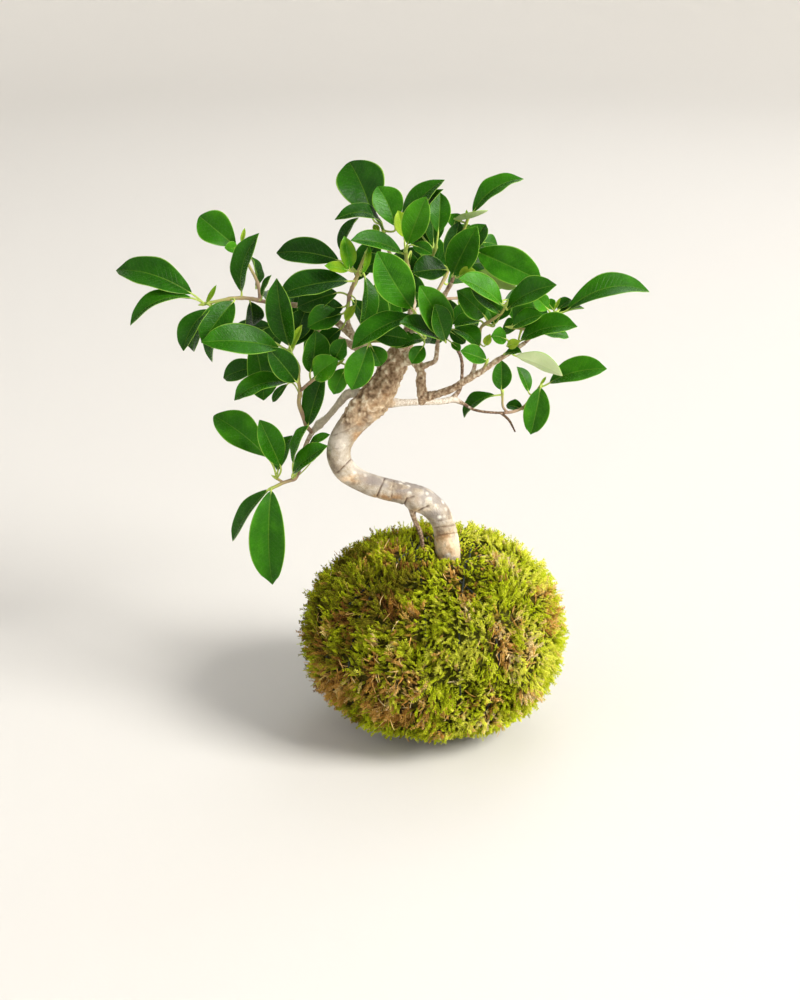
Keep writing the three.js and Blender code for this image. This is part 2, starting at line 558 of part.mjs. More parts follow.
// ---------------------------------------------------------------- moss ball
// Thread loops, each in a plane of its own that passes beside the trunk: the plane's normal, given by its
// heading and its tilt in degrees, and its distance from the middle of the ball.
const LOOPS = [
  [8, -4, -16], [44, -6, -18], [78, -5, 14], [112, 4, -9], [146, 3, 12], [172, -3, -22],
];
const ballMiddle = new THREE.Vector3(0, 0, BALL_MIDDLE);
const loops = LOOPS.map(([heading, tilt, offset]) => {
  const [turn, rise] = [THREE.MathUtils.degToRad(heading), THREE.MathUtils.degToRad(tilt)];
  const normal = new THREE.Vector3(Math.cos(turn), Math.sin(turn), Math.tan(rise)).normalize();
  return { normal, offset };
});

// The moss surface in a direction from the ball's middle: an egg-flat ball with soft lumps, drawn in along
// each thread, and pressed flat where it rests.
function mossPoint(direction) {
  const { x, y, z } = direction;
  const height = z > 0 ? BALL_RISE : BALL_DROP;
  const round = 1 / Math.sqrt((x * x + y * y) / BALL_RADIUS ** 2 + (z * z) / height ** 2);
  const lumps =
    1.2 * Math.sin(5.3 * x + 2.1 * z + 0.6) * Math.cos(4.7 * y - 1.9 * z + 1.1) +
    0.8 * Math.sin(9.1 * y + 3.7 * x + 2.3) * Math.cos(8.3 * z + 2.9 * y);
  let radius = round + lumps;
  for (const { normal, offset } of loops) {
    const away = (direction.dot(normal) * radius - offset) / THREAD_DENT_WIDTH;
    radius -= THREAD_DENT * Math.exp(-away * away);
  }
  const point = ballMiddle.clone().addScaledVector(direction, radius);
  point.z = Math.max(point.z, 0);
  return point;
}

function displacedBall(detail, place) {
  const geometry = new THREE.IcosahedronGeometry(1, detail);
  const position = geometry.attributes.position;
  const direction = new THREE.Vector3();
  for (let i = 0; i < position.count; i++) {
    const point = place(direction.fromBufferAttribute(position, i).normalize());
    position.setXYZ(i, point.x, point.y, point.z);
  }
  return geometry;
}

function soilPoint(extra) {
  return ({ x, y, z }) => {
    const height = (z > 0 ? SOIL_RISE : SOIL_DROP) + extra;
    const radius = 1 / Math.sqrt((x * x + y * y) / (SOIL_RADIUS + extra) ** 2 + (z * z) / height ** 2);
    return ballMiddle.clone().add(new THREE.Vector3(x, y, z).multiplyScalar(radius));
  };
}

// One loop of thread, laid on the faceted moss: at each step its distance from the loop's own middle is the
// furthest that the moss reaches there, a little to either side and half a step before and after.
function threadLoop({ normal, offset }, moss, extra) {
  const middle = ballMiddle.clone().addScaledVector(normal, offset);
  const level = new THREE.Vector3(0, 0, 1).cross(normal).normalize();
  const upward = normal.clone().cross(level);
  const radius = THREAD_RADIUS + extra;
  const probe = new THREE.Raycaster();
  const samples = THREAD_STEPS * 3;
  const reach = Array.from({ length: samples }, (_, i) => {
    const angle = (2 * Math.PI * i) / samples;
    const outward = level.clone().multiplyScalar(Math.cos(angle)).addScaledVector(upward, Math.sin(angle));
    return Math.max(
      ...[-THREAD_RADIUS, 0, THREAD_RADIUS].map((shift) => {
        probe.set(
          middle.clone().addScaledVector(normal, shift).addScaledVector(outward, OUTSIDE),
          outward.clone().negate(),
        );
        return OUTSIDE - probe.intersectObject(moss)[0].distance;
      }),
    );
  });
  const rings = [];
  for (let i = 0; i < THREAD_STEPS; i++) {
    const angle = (2 * Math.PI * i) / THREAD_STEPS;
    const outward = level.clone().multiplyScalar(Math.cos(angle)).addScaledVector(upward, Math.sin(angle));
    const near = [-3, -2, -1, 0, 1, 2, 3].map((k) => reach[(3 * i + k + samples) % samples]);
    const centre = middle.clone().addScaledVector(outward, Math.max(...near) + THREAD_RADIUS + GAP);
    centre.z = Math.max(centre.z, THREAD_RADIUS);
    rings.push(
      Array.from({ length: THREAD_SIDES }, (_, k) => {
        const turn = (2 * Math.PI * k) / THREAD_SIDES;
        const off = outward.clone().multiplyScalar(Math.cos(turn)).addScaledVector(normal, Math.sin(turn));
        return centre.clone().addScaledVector(off, radius);
      }),
    );
  }
  const points = rings.flat();
  const faces = [];
  for (let i = 0; i < THREAD_STEPS; i++) {
    for (let k = 0; k < THREAD_SIDES; k++) {
      const a = i * THREAD_SIDES + k;
      const b = i * THREAD_SIDES + ((k + 1) % THREAD_SIDES);
      const c = ((i + 1) % THREAD_STEPS) * THREAD_SIDES + k;
      const d = ((i + 1) % THREAD_STEPS) * THREAD_SIDES + ((k + 1) % THREAD_SIDES);
      faces.push(a, c, d, a, d, b);
    }
  }
  return solidOf(meshOf(points, faces));
}

// ---------------------------------------------------------------- assembly
const group = new THREE.Group();

function add(name, solid, color, roughness) {
  const made = solid.asOriginal().simplify(SLIVER).getMesh();
  const geometry = new THREE.BufferGeometry();
  geometry.setAttribute('position', new THREE.Float32BufferAttribute(made.vertProperties, 3));
  geometry.setIndex(Array.from(made.triVerts));
  geometry.computeVertexNormals();
  const mesh = new THREE.Mesh(geometry, new THREE.MeshStandardMaterial({ color, roughness, metalness: 0 }));
  mesh.name = name;
  group.add(mesh);
}

const limbs = Object.values(LIMBS);
const trunk = wasm.Manifold.union([
  wood(TRUNK, WOOD_SIDES),
  ...limbs.map((points) => wood(points, TWIG_SIDES, 1)),
]);
const woodRoom = wasm.Manifold.union([
  wood(TRUNK, WOOD_SIDES, 2, GAP),
  ...limbs.map((points) => wood(points, TWIG_SIDES, 1, GAP)),
]);

const mossGeometry = displacedBall(BALL_DETAIL, mossPoint);
const mossSurface = new THREE.Mesh(mossGeometry.clone(), new THREE.MeshBasicMaterial());
const thread = wasm.Manifold.union(loops.map((loop) => threadLoop(loop, mossSurface, 0)));
const threadRoom = wasm.Manifold.union(loops.map((loop) => threadLoop(loop, mossSurface, GAP)));
const moss = solidOf(mossGeometry)
  .subtract(solidOf(displacedBall(SOIL_DETAIL, soilPoint(GAP))))
  .subtract(woodRoom)
  .subtract(threadRoom);
const soil = solidOf(displacedBall(SOIL_DETAIL, soilPoint(0))).subtract(woodRoom);

add('soil_ball', soil, '#3b2a1c', 1);
add('moss_wrap', moss, '#7c8f24', 1);
add('binding_thread', thread, '#1e2a26', 0.8);
add('trunk', trunk, '#c4b29c', 0.85);
for (const [name, spec] of Object.entries(SHOOTS)) add(name, shoot(spec), spec.color, 0.35);

export default group;
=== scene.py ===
"""The looks of a kokedama: a small bonsai fig in a ball of moss that is bound with dark thread.

Runs in Blender 4.5 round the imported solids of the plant. The tables and the shape functions are in
millimetres, +Z up, from the centre of the flat spot that the ball rests on. Meshes are made in metres.
"""

import math
from collections import namedtuple

import bpy
import numpy as np
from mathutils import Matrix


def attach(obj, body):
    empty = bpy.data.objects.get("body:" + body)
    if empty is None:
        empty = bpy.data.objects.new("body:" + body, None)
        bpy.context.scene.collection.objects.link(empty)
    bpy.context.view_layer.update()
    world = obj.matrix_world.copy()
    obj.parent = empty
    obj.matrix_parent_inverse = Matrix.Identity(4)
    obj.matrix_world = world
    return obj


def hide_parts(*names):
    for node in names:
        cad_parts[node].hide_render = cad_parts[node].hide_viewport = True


bl_info = {
    "name": "Kokedama",
    "version": (1, 0, 0),
    "blender": (4, 5, 0),
    "location": "3D View > Sidebar > Kokedama",
    "description": "A bonsai fig in a thread-bound moss ball",
    "category": "Object",
}

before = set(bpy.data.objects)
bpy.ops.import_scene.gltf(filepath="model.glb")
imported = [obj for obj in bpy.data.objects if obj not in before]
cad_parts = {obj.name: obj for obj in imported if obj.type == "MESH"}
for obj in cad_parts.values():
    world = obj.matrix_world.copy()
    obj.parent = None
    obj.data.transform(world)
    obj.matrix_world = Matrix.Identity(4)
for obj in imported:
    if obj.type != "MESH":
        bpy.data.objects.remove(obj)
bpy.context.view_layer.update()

MM = 0.001

# ---------------------------------------------------------------- driving sizes
BALL_RADIUS = 71.5
BALL_MIDDLE = 57.0
BALL_RISE = 57.0
BALL_DROP = 61.0
BALL_CENTRE = np.array((0.0, 0.0, BALL_MIDDLE))
SOIL_RADIUS = 58.0
SOIL_RISE = 45.0
SOIL_DROP = 44.0
SOIL_LUMP = 6.0
SOIL_LUMP_DEPTH = 2.5
FELT_GRAIN = 2.6
FELT_DEPTH = (1.6, 4.0)  # how far the felt lies under the moss surface, at least and at most
THREAD_RADIUS = 0.6
THREAD_PITCH = 3.4
THREAD_LIFT = 0.9
THREAD_DENT = 2.6
THREAD_DENT_WIDTH = 5.5
FLOOR_CLEARANCE = 0.2
FOOT = (8.0, -4.0)  # the middle of the hollow that the trunk stands in
FOOT_HOLLOW = 10.0
FOOT_HOLLOW_WIDTH = 13.0
MARGIN_RISE = 0.36  # how far a blade's margin stands above its rib, per half width
PETIOLE_RADIUS = 0.62
BARK_VOXEL = 0.55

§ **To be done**
Identify each line holding the string "objects", and copy it out.

§ **Full solution**
    empty = bpy.data.objects.get("body:" + body)
        empty = bpy.data.objects.new("body:" + body, None)
        bpy.context.scene.collection.objects.link(empty)
before = set(bpy.data.objects)
imported = [obj for obj in bpy.data.objects if obj not in before]
        bpy.data.objects.remove(obj)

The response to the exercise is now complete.